The lesson is to be aware future change and not obsess over the final product. With larger design projects, there will be many changes. Experiment, work quickly, establish the foundation, and worry about perfection later.
Lesson Five: Be a proactive leader
As a hobbyist, I paint on nights and weekends. Paint outs typically happen on the weekends. Often, after working all week, I am tired on Saturday morning. I’d be lying if I said there weren’t many times when I’d rather sleep. However, I know that painting is important to me and many others in the group. The group is counting on me to be there since I am the organizer. A group helps me be accountable and I do not want to let them down.
Besides finding new locations and planning meetups at different locations, keeping the group up-to-date with the latest happenings is key. Reminder emails, helping with directions, having extra supplies are all good ways to make the group’s experience as good as it can be. Planning for both the knows and unknows when painting as a group is key. Is there parking close to the painting location? What will we do if there is bad weather? How can the group feel more welcoming to new members?

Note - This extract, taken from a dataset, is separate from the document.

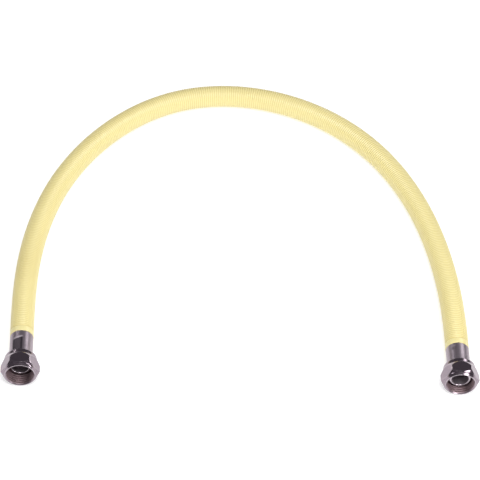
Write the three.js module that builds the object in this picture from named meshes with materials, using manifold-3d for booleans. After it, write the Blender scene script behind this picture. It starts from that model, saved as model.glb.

I’m far from the best plein air painter in the group, but it’s not about being the best. It’s about getting a group together to do what we love. It’s about dedication to the craft and learning from each other. In the business world, you don’t have”manager” or a “C title” to be a leader on the job. Sure, you may not have the same “pull”, but you can mentor others and manage your contributions by leading effectively. Thinking about the team and how you can help the most is what it’s all about. Your role is an important part of the team and you have more control than you think. Are there project unknows that need to be clarified? Speak up. Concerns about what may happen in the future? Bringing it to the attention of the group.
The lesson here was a big one. It’s not easy to condense into one concise idea but the short version of it is to step up and be open to new challenges. Keep an eye on the future, the team, and correct problems before they happen.